Wonky does have a vestigial link to the Nuum, of course, in so far as it's a name somebody [Martin Clark in fact] came up with to describe five or six producers on the periphery of dubstep who became increasingly (and understandably) bored with its constraints and accordingly worked in other flavours and feels: crunk, G-funk, Eighties videogame muzik, J Dilla/Flying Lotus kosmi-hop… Sometimes it sounds a bit like how you always hoped hyphy would; sometimes it recalls Schematic acts like Phoenicia but even more bendy-limbed, double-jointed and superlubed; sometimes it has the same relation to Ruff Sqwad that Squarepusher had to Remarc; sometimes it's like John Carpenter jamming with Zapp; sometimes it's almost like trip hop but with an Eighties digi-synth rather than Seventies analogue sound-palette. Today for all kinds of technological reasons it's more easy than ever to be polymorphously magpie-like. But it was never that difficult, which is why you had people making similar eclectronic moves from the mid-Nineties onwards, albeit with different sets of reference points.

Wonky is situated structurally in a similar place to breakcore, drill'n'bass, illbient. It's the latest in a(dis)continuum of post-everything genres. Or perhaps that should be genre-not-genres, since the definition of a genre depends as much on what's left out as what's included. Breakcore, drill'n'bass, illbient, all occupied the space-between, the peripheral hinterland surrounding the established genres, which are stable (yet evolving) and distinct (yet porous, allowing new influences in it). Now if you've read Energy Flash and specifically the chapter on art-tekno (what would later be called IDM), you'll understand my skepticism about the post-everything interzone--the feeling that this is a weak place from which to make music if you are looking to have any kind of cultural repercussions. Oh, good sounds can come out of it but…. Does anyone listen to the illbient records now? Are they talked about? The Nuum, though, has literally thousands of tracks up on Youtube. A vast tranche of discourse trailing behind it, of which the stuff that actually refers to the concept of the Nuum is just a thread.

I think this relates to the greater motivating and mobilizing power of the Nuum in all its phases (see also: equivalents in other areas of dance music, like gabba… or other sorts of music altogether, such as hip hop, or metal, or reggae…). There is something about the Nuum sounds that inspires fervor. The feverish generation of histories and theories (or rather the activation of theories that are latent and immanent within the music itself). And the Nuum catalyses not just theorisation but a testifying discourse.

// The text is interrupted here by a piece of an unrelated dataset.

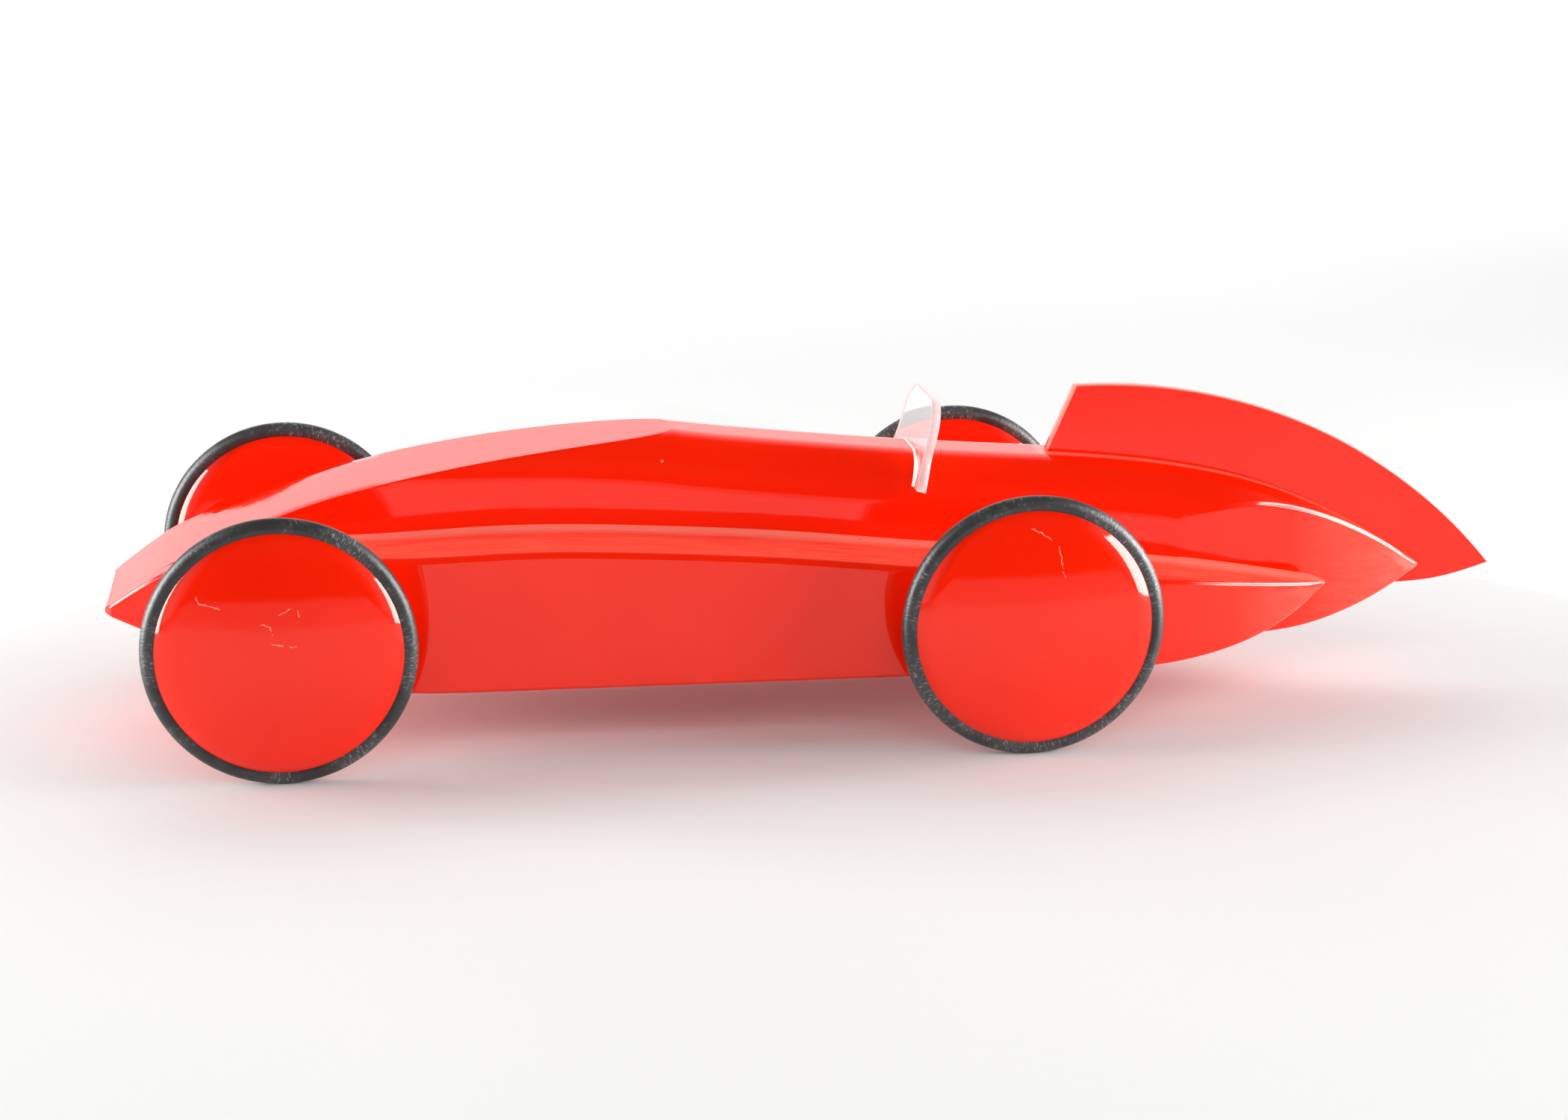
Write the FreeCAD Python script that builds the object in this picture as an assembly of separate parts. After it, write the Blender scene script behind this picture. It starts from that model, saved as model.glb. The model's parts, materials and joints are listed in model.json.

This is related to the intrinsic power of the music in all its successive stages, for sure, but also I think to its being grounded: socially, geographically, in terms of material infrastructure. A music whose demographic is the hyper-hipsterati (hipsters sharp enough to disdain the stereotypical hipster), a music whose infrastructure consists primarily of the web* ... could that really have sufficient tenacity to stick around, to not be blown hither and thither by the winds of fashion? Music molded entirely according to the logic of online culture--drifting, distraction, intertextuality run rife, the additive logic of audio-greed (I'll 'ave that, and that, and that, and…). It might end up sounding how Buggy G. Riphead artwork looks**.

* For sure, grime uses the web much more than it did even four years ago. But (Martin Clark tells me) the "road" audience for grime and for funky still primarily look to the pirates, for terrestrial broadcasts in real-time (partly because that's compatible with in-car listening). In other words, they are still "locked on". When they cease to be…

** One of the emerging lines on Wonky is the shades-of-FSOL argument that it works by loosening up the strictures of the established genres, which are staid and monochrome. Alex Splintering's take seems to me a theoretically sophisticated and vividly phrased version of that e.g. it's not a genre it's a process (of wonkification)applied to various styles. Now dubstep could certainly use some wonkification, some irrigating colour-juice. But I'm generally suspicious of this kind of talk because it seems to imply that Nuum genres are constrained and restrained. But a huge aspect of Nuum music in all its phases is precisely that it sounds out of proportion, lopsided, de trop. Darkside is the paragon example of this wrongness-as-rightness. But let's take more recent examples: what could be more aberrant than Wiley's beats on "Ice Rink" or pretty much any Terror Danjah groove? And then there's bassline, whose arpeggiated B-lines are garish, rococo, ludicrously lubricious, obscene in their Rabelaisian ripples of flatulence. Nuum music has never been afraid to be daft. You might say it is always already wonky.

^^^^^^^^^^

What is going on that the three ukdance genres of 2008-09 (almost) rhyme: wonky, funky, donk(y)?!?!